Hamilton's Mercedes team have been working round the clock to ascertain why the British driver was so off the pace in Russia. Having been slow all weekend, the triple world champion then finished 36 seconds behind winner and Mercedes team-mate Valtteri Bottas in a weekend to forget at the Sochi Autodrom. There have been occasions during Hamilton's career, for whatever reason, when he has not been able to get up to speed. But recent history dictates that the 32-year-old will bounce back on Sunday. At Hamilton's off-colour showings last year in Azerbaijan, Singapore and Japan, he returned to form at the proceeding rounds. He won in Austria and the United States - the races which followed Azerbaijan and Japan - and was on course to triumph in Malaysia (the grand prix after Singapore) only for his engine to expire with 13 laps remaining. While Hamilton may have been out of sorts in Sochi, do not expect lightning to strike twice.

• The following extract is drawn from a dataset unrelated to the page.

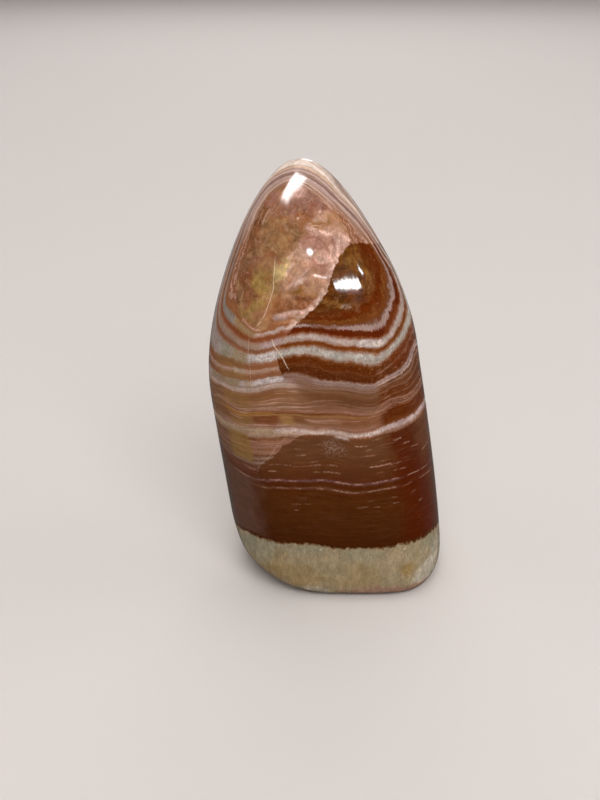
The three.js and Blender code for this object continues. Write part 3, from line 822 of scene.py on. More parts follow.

2. Red Bull to up their game

After three years of unprecedented dominance, Vettel and Ferrari are at last on level terms with Mercedes. And we could yet see a third team enter the fight this weekend. Red Bull, tipped to be Mercedes' biggest challengers in 2017, are expected to bring a radically updated car to Barcelona. Daniel Ricciardo and Max Verstappen qualified a worrying two seconds slower than pole-sitter Vettel in Sochi, but design chief Adrian Newey has been upping the ante behind the scenes, and anticipate them to be much closer to the action in Barcelona. It is a circuit which resonates well with those at Red Bull, too, after Verstappen won on his debut for the former world champions here last year following Hamilton's crash with Nico Rosberg on the opening lap.

3. A new look

The aesthetics of the cars will look noticeably different in Spain, with greater projection given to the drivers' name and numbers. The idea, agreed on by Formula One's Strategy Group last month, is to make both driver and car more visible to the fans. Mercedes were the first team to unveil their interpretation on Wednesday, with Hamilton and Bottas's numbers (44 and 77 respectively) clearly displayed on the front wing, while their names, accompanied with their nation's flags, were embossed on the side of the car.

4. Button's impending return a fuss over nothing?

Jenson Button will return to the McLaren cockpit in just three weeks when he replaces Fernando Alonso for the Monaco Grand Prix. The 2009 world champion, who now spends most of his time living in America with model girlfriend Brittny Ward, was at McLaren's headquarters in Woking last week as he was put through his paces in the team's simulator. But Mark Webber, the former Red Bull driver and contemporary of Button's, believes the Englishman's one-off race in Monte Carlo is a "non-story". Webber said: "He goes out, has fuel pressure problems in FP1, qualifies 17th, retires on lap 12 of the race. Whatever, who cares? Jenson didn't do any testing in Bahrain. He doesn't take it so seriously. I don't think he's very interested."

5. Palmer to miss first practice

Jolyon Palmer is in need of a good weekend in Barcelona after a torrid start to the new season. But the Briton, desperate for track time following a number of technical glitches this season, will miss the first practice session when he is replaced by the team's reserve driver Sergey Sirotkin. The Russian deputised for Palmer's team-mate Nico Hulkenberg in FP1 at Sochi, but he will be handed another chance in Barcelona after his time in the car in Sochi was restricted to just a few laps following a gearbox issue.